I like to look at preventive action a little differently. The point of Nelson’s article is the difference between corrective action and what I call “impact in other areas.” I use “prevention” as the tool used to prevent or keep it from happening again within the system. I have found that leading corrective action needs to be broken down into basic steps, like a checksheet in order to maintain a systematic approach to problem solving. Taking one or two steps of problem solving out of context can cause more confusion of the entire process, so I will list all eight from my approach.

Document the problem, list dates, location, who reported, quantities and the nonconformance tracking number related to the concern. First express the problem in the customer’s terms. Add some explanation or translation of the concern to the supplier’s vernacular if required.

Containment needs to be established quickly. Sorting at the customer is only the first step (if requested). What will you be doing to isolate the customer from this concern before the corrective action is proved and documented as verified? How much stock was reviewed for this concern at your facility and how much was found with the concern? You need to concentrate on your internal reject rate.

If you find some, so will the customer.

A root cause will almost always have two types of causes. The first is the obvious: missed operation, machine broke, etc., causing concern on the physical part. The second is the system failure that allowed that part to be processed and shipped to the customer. Both of these need to be addressed.

Corrective action needs to be done immediately. Document what areas, the date finished and the corrective action completed. If process documentation is updated, include those in the corrective action report. If the corrective action is more inspection, that increased inspection must not be eliminated at a later date. All corrective action must be written in past tense and dated before it can be closed.

Verify that the corrective action is effectively eliminating the concern as defined in the problem description. Do not use the customer’s complaint system for verification. Verification must be accomplished within your facility. Effective verification will always involve the review of production run parts after corrective action has been in place.

Prevention of reoccurrence needs to be addressed by updating documentation that controls the process or operation where corrective action took place. Procedures, operator instruction sheets, work instructions, flowcharts, FMEA, control plans, etc. must be updated.

List the part numbers involved, the production lines and the processes that were changed.
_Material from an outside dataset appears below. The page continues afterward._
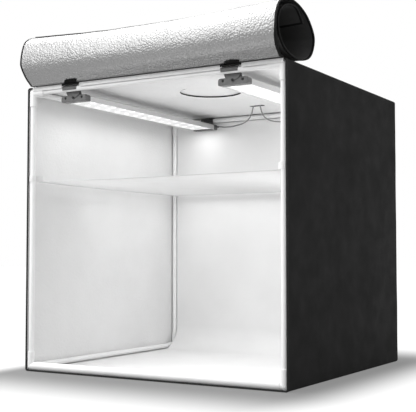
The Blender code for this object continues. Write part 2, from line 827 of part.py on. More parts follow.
def make_bar(side_name, centre_x, lead_side, finishes):
    """A light bar between two hooks. It slides with them on the rails and tilts on their pivot screws."""
    slide = guide(f"{side_name}_hooks_slide", (centre_x, 0, rail_top_z))
    tilt = guide(f"{side_name}_bar_tilt", (0, 0, -pivot_below_rail), slide)
    plastic, metal, board, steel = finishes
    hook = hook_mesh()
    place(f"{side_name}_hook_front", hook, plastic, (0, rail_front_y, 0), 0, slide)
    place(f"{side_name}_hook_rear", hook, plastic, (0, rail_back_y, 0), math.pi, slide)
    cap = cap_mesh()
    place(f"{side_name}_cap_front", cap, plastic, (0, bar_front_y, 0), 0, tilt)
    place(f"{side_name}_cap_rear", cap, plastic, (0, bar_back_y, 0), math.pi, tilt)
    length = bar_back_y - bar_front_y - 2 * cap_depth - 2 * gap
    middle_y = (bar_front_y + bar_back_y) / 2
    place(f"{side_name}_housing", housing_mesh(length), metal, (0, middle_y, 0), 0, tilt)
    place(f"{side_name}_led_board", board_mesh(length), board, (0, middle_y, 0), 0, tilt)
    screw = pivot_screw_mesh()
    head_set = hook_cloth + hook_eye_boss + 2 * gap
    place(f"{side_name}_pivot_front", screw, steel, (0, bar_front_y - head_set, 0), 0, tilt)
    place(f"{side_name}_pivot_rear", screw, steel, (0, bar_back_y + head_set, 0), math.pi, tilt)
    gland_x = lead_side * (cap_width / 2 + gap)
    gland_place = (gland_x, bar_back_y - gland_from_cap_face, bar_rim + gland_above_rim)
    place(f"{side_name}_gland", gland_mesh(lead_side), plastic, gland_place, 0, tilt)


def lead_piece(name, fine, material, trim_start, trim_end):
    """A stretch of lead as a round cord along a fine polyline, trimmed where it meets another piece."""
    points = even_points(fine, lead_step_diameters * lead_diameter, trim_start, trim_end)
    curve = bpy.data.curves.new(name, "CURVE")
    curve.dimensions = "3D"
    curve.bevel_depth = lead_diameter / 2
    curve.bevel_resolution = 2
    curve.use_fill_caps = True
    spline = curve.splines.new("POLY")
    spline.points.add(len(points) - 1)
    for target, point in zip(spline.points, points):
        target.co = (*point, 1)
    curve.materials.append(material)
    obj = bpy.data.objects.new(name, curve)
    bpy.context.scene.collection.objects.link(obj)


def even_points(fine, spacing, trim_start, trim_end):
    """Points at even distances along a fine polyline, without its trimmed ends."""
    lengths = [0.0]
    for a, b in zip(fine, fine[1:]):
        lengths.append(lengths[-1] + (b - a).length)
    first = trim_start
    last = lengths[-1] - trim_end
    count = max(2, round((last - first) / spacing))
    points = []
    for step in range(count + 1):
        target = first + (last - first) * step / count
        index = next((i for i in range(1, len(lengths)) if lengths[i] >= target), len(lengths) - 1)
        share = (target - lengths[index - 1]) / (lengths[index] - lengths[index - 1])
        points.append(fine[index - 1].lerp(fine[index], share))
    return points


def lead_socket_mesh(side):
    """A barrel socket: a neck, a round body, and a bore with its pin."""
    neck = socket_plug_neck_diameter / 2
    body = socket_plug_diameter / 2
    bore = socket_plug_bore_diameter / 2
    pin = socket_plug_pin_diameter / 2
    end = socket_plug_length
    floor = end - socket_plug_bore_depth
    chamfer = socket_wall / 2
    profile = (
        (0, 0), (neck, 0), (neck, socket_plug_neck_length), (body - chamfer, socket_plug_neck_length),
        (body, socket_plug_neck_length + chamfer), (body, end), (bore, end), (bore, floor), (pin, floor),
        (pin, end - chamfer), (0, end - chamfer),
    )
    return to_mesh("lead_socket", turned(profile, tube_sides, (0, 0, 0), (side, 0, 0)), smooth=True)


def make_lead(side_name, route, slot_point, away, lead_material, socket_material):
    """A bar's lead, in two stretches that meet in the slot, and the socket on its end."""
    steps = 24
    fine = smooth_curve(route, steps)
    split = slot_point * steps
    lead_piece(f"{side_name}_lead_inside", fine[:split + 1], lead_material, 0, gap / 2)
    lead_piece(f"{side_name}_lead_outside", fine[split:], lead_material, gap / 2, 0)
    end = route[-1]
    place(f"{side_name}_lead_socket", lead_socket_mesh(away), socket_material, (end[0] + away * gap, end[1], end[2]))


def build():
    clear_scene()
    make_posts(white_coating())
    make_rails(white_coating())
    make_corners(white_plastic())
    top = make_cover(black_cloth())
    liner = make_lining(silver_cloth())
    cut_top_openings((top, liner))
    make_binding(black_tape())
    make_backdrop(white_sheet())
    make_diffuser(diffuser_cloth_finish(), white_strap())
    make_front_cover(silver_cloth())
    make_top_flap(black_cloth())
    finishes = (grey_plastic(), aluminium(), lit_board(), black_steel())
    make_bar("left", -width / 2 + left_bar_inset, 1, finishes)
    make_bar("right", width / 2 - right_bar_inset, -1, finishes)
    lead = grey_lead()
    make_lead("left", left_lead_route, left_slot_point, -1, lead, black_plastic())
    make_lead("right", right_lead_route, right_slot_point, 1, lead, black_plastic())
    bpy.context.view_layer.update()


build()
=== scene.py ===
import math
from functools import partial

import bmesh
import bpy
import numpy as np
from mathutils import Matrix, Vector, noise


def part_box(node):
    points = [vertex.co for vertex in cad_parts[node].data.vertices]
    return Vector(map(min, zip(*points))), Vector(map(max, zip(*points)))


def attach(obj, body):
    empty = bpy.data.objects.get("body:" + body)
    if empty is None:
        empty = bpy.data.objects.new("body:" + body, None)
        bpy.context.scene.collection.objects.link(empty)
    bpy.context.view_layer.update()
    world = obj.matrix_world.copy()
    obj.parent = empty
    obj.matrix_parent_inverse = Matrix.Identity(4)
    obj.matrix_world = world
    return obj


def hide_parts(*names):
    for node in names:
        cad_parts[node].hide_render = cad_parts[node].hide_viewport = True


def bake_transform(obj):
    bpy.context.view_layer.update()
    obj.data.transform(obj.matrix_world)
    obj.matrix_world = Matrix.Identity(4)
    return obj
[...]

Is there an opposite-hand part or similar production line in which this defect could occur? If there are no other areas affected, state so and give a brief explanation of why.

Evidence of analysis of mistake proofing needs to include a true poka-yoke, or the reasons for the actions taken if no mistake proofing is implemented. A person manually doing an operation is not mistake proofing. If a true poka-yoke cannot be implemented, the method used for evaluation of mistake proofing needs to be documented.

--Chris Nelsen

I enjoyed your article on the distinction between corrective and preventive action. Reading from ISO 9001:2000, sections 8.5.2 and 8.5.3, corrective action works to eliminate the cause of nonconformities, and preventive action works to eliminate the cause of potential nonconformities. In your example, the future parts to be made for the jig are potential nonconformities, not actual ones, because they have not yet been manufactured. This seems to argue for your solution being preventive action, not corrective action.